COLLECTED DATA:
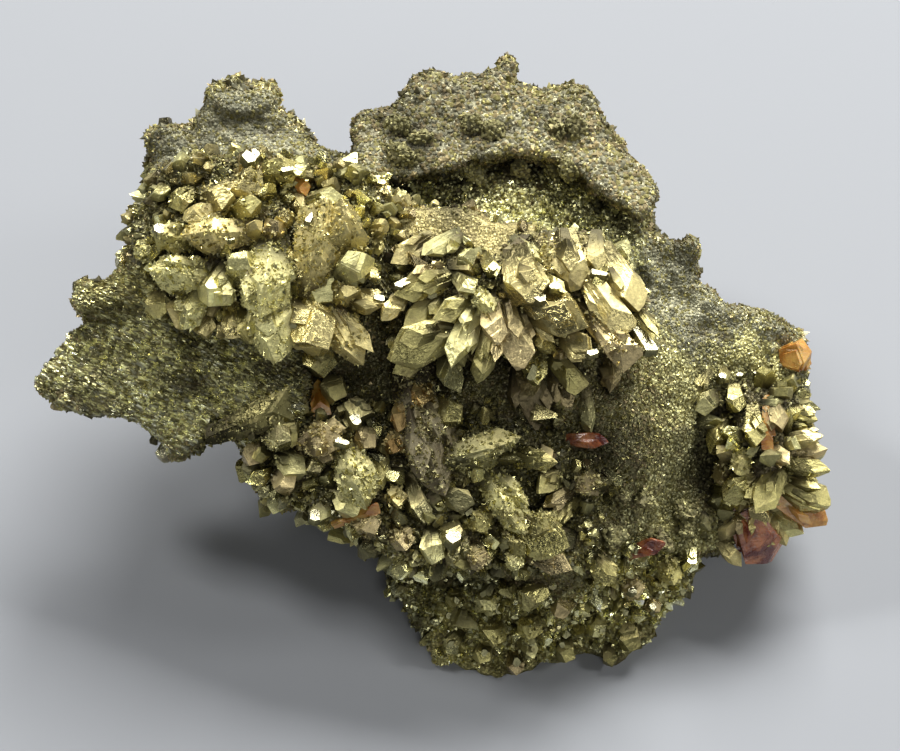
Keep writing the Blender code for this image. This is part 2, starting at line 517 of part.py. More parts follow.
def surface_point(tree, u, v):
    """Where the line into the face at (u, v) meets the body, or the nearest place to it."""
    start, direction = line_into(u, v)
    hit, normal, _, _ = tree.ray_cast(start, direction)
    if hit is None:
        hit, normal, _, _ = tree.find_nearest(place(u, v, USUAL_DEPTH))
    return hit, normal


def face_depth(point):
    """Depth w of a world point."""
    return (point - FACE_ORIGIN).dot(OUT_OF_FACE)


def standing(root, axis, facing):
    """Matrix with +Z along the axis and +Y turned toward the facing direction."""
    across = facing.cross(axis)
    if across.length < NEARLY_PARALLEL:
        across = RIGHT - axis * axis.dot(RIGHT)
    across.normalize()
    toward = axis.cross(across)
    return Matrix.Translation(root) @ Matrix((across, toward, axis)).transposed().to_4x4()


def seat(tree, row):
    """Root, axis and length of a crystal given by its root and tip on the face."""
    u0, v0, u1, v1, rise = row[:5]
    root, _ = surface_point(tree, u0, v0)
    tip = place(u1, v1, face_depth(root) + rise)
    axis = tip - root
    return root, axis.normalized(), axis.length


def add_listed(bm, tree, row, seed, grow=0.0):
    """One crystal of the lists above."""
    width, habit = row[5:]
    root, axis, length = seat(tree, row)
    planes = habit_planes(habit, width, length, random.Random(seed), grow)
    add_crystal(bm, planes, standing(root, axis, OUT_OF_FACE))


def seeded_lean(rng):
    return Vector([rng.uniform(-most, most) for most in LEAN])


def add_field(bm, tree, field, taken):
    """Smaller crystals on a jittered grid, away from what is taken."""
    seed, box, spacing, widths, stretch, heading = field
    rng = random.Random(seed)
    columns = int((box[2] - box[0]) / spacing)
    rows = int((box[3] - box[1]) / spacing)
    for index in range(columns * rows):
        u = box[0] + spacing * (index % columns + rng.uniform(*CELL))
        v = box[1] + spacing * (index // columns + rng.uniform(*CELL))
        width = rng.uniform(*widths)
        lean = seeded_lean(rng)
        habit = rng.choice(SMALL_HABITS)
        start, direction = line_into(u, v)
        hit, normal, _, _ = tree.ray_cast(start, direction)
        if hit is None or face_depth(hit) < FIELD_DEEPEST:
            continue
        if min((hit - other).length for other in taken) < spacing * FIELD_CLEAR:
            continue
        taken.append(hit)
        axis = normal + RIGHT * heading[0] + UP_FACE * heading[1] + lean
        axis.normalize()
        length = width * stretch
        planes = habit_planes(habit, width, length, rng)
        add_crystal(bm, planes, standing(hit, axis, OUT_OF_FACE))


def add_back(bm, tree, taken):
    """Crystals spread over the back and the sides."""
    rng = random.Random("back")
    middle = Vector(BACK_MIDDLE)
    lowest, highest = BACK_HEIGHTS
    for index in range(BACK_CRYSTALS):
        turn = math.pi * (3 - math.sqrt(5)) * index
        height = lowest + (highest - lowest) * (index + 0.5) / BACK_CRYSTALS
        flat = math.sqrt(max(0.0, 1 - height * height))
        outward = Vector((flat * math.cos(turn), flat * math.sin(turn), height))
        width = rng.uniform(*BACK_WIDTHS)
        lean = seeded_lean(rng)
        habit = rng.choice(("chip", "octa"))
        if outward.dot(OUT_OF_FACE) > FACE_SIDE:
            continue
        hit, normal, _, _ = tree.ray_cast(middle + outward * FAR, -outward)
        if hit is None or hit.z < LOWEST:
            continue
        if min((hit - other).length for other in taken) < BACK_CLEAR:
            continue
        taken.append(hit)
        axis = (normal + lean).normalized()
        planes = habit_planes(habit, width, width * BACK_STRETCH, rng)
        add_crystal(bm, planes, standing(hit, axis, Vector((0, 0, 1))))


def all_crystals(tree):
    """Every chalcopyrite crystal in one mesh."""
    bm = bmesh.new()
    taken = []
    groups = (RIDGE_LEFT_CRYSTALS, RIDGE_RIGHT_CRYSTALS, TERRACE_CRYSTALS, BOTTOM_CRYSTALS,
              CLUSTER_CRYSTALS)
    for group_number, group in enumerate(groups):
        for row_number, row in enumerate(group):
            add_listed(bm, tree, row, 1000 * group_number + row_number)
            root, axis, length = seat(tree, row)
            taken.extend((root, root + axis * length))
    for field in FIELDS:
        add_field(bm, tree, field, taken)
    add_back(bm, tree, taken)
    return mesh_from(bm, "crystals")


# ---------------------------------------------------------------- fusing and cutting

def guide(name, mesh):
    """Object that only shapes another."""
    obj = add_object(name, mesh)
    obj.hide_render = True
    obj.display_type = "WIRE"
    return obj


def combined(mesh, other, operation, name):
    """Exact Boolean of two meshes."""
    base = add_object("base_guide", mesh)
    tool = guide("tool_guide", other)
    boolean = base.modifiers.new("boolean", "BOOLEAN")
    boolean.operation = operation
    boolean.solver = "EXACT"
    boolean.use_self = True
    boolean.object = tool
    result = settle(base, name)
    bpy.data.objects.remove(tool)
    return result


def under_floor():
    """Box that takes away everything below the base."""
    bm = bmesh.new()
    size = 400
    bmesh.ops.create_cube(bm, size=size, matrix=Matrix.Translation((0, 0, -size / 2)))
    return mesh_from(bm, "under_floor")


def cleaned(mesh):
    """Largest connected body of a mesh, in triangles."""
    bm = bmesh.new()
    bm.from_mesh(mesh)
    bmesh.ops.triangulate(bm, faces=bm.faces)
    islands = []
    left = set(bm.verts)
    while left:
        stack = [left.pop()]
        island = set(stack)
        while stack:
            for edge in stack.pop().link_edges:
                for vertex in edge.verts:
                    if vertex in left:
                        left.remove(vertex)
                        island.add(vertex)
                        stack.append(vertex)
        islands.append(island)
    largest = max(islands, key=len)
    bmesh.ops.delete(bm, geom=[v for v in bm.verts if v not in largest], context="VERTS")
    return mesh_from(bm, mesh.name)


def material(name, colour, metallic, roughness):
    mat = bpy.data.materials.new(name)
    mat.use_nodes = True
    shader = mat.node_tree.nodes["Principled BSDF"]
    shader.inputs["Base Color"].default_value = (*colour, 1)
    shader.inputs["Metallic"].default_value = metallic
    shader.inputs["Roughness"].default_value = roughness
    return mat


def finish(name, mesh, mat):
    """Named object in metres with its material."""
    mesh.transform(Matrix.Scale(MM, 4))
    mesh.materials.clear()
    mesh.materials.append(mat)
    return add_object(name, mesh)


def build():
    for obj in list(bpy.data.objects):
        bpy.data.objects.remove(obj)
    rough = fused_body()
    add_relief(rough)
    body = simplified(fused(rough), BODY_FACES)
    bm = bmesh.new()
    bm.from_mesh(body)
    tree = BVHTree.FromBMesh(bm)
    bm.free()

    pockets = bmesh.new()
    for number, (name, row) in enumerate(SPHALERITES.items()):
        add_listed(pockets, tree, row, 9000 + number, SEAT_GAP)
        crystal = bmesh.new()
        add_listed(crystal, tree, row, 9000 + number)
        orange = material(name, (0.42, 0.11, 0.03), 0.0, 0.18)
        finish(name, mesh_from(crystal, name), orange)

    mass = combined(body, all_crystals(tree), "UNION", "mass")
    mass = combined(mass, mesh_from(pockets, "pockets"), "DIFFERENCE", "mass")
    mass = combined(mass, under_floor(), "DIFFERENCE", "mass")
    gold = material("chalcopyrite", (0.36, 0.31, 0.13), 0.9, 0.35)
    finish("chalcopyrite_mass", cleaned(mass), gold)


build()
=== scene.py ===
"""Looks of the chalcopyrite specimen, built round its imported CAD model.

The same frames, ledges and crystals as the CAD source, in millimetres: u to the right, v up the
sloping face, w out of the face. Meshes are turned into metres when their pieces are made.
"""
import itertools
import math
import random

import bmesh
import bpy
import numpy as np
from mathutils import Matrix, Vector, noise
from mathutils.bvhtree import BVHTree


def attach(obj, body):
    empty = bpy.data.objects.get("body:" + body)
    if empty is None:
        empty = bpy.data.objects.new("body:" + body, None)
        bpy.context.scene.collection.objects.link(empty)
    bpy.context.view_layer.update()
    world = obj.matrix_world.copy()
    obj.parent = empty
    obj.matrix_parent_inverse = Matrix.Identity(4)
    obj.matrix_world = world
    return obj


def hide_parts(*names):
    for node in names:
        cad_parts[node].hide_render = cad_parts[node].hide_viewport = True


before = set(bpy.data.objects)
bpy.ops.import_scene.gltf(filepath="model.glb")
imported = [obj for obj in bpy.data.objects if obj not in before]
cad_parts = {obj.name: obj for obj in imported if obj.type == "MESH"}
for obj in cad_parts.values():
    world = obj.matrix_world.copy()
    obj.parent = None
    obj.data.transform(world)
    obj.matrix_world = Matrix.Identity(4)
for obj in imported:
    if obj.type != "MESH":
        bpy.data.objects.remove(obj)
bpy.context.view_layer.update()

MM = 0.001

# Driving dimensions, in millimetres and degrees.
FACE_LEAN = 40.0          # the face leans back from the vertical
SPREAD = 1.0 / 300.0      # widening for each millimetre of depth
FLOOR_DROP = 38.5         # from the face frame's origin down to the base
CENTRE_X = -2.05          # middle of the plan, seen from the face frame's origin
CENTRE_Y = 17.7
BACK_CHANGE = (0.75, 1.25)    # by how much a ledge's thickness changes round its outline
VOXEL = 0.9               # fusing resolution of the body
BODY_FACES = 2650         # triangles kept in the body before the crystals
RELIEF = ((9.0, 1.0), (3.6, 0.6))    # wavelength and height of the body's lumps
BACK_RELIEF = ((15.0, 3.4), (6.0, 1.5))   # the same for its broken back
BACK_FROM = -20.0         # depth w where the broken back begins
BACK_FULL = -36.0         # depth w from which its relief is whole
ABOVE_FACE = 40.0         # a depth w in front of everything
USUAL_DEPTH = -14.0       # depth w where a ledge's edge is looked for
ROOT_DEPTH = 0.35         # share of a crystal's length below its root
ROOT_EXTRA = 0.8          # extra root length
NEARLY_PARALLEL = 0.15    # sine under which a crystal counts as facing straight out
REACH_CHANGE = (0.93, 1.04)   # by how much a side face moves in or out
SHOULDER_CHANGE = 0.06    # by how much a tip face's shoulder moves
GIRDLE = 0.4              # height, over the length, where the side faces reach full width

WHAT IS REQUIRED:
Reproduce, please, the lines of the material from its first line down to the line containing "return Vector([rng.uniform(-most, most)", keeping both ends and nothing beyond them.

OUTPUT OF THE TASK:
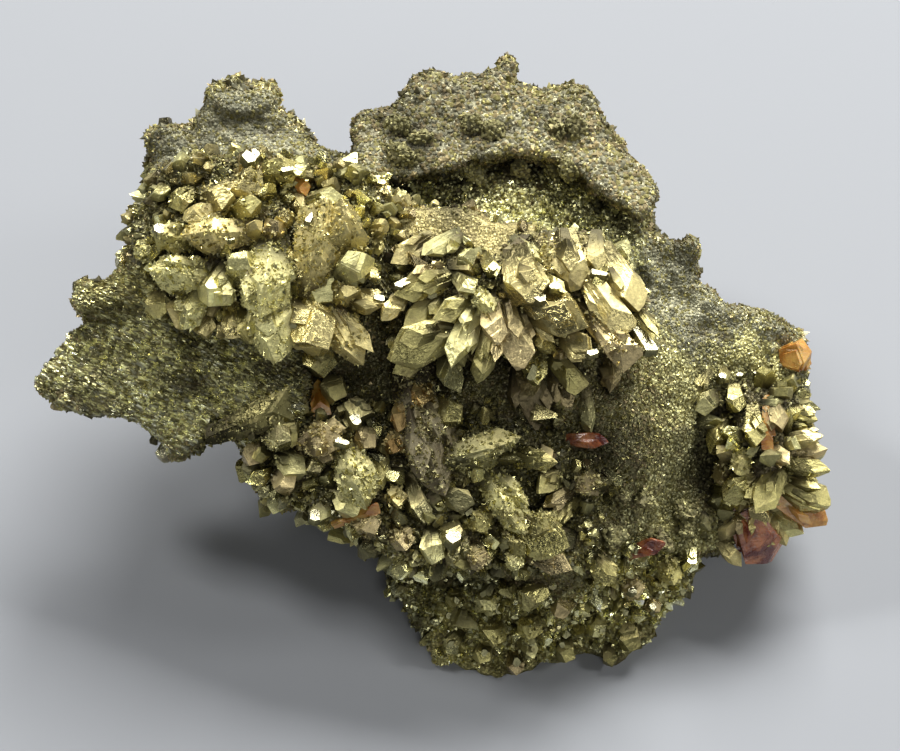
Keep writing the Blender code for this image. This is part 2, starting at line 517 of part.py. More parts follow.
def surface_point(tree, u, v):
    """Where the line into the face at (u, v) meets the body, or the nearest place to it."""
    start, direction = line_into(u, v)
    hit, normal, _, _ = tree.ray_cast(start, direction)
    if hit is None:
        hit, normal, _, _ = tree.find_nearest(place(u, v, USUAL_DEPTH))
    return hit, normal


def face_depth(point):
    """Depth w of a world point."""
    return (point - FACE_ORIGIN).dot(OUT_OF_FACE)


def standing(root, axis, facing):
    """Matrix with +Z along the axis and +Y turned toward the facing direction."""
    across = facing.cross(axis)
    if across.length < NEARLY_PARALLEL:
        across = RIGHT - axis * axis.dot(RIGHT)
    across.normalize()
    toward = axis.cross(across)
    return Matrix.Translation(root) @ Matrix((across, toward, axis)).transposed().to_4x4()


def seat(tree, row):
    """Root, axis and length of a crystal given by its root and tip on the face."""
    u0, v0, u1, v1, rise = row[:5]
    root, _ = surface_point(tree, u0, v0)
    tip = place(u1, v1, face_depth(root) + rise)
    axis = tip - root
    return root, axis.normalized(), axis.length


def add_listed(bm, tree, row, seed, grow=0.0):
    """One crystal of the lists above."""
    width, habit = row[5:]
    root, axis, length = seat(tree, row)
    planes = habit_planes(habit, width, length, random.Random(seed), grow)
    add_crystal(bm, planes, standing(root, axis, OUT_OF_FACE))


def seeded_lean(rng):
    return Vector([rng.uniform(-most, most) for most in LEAN])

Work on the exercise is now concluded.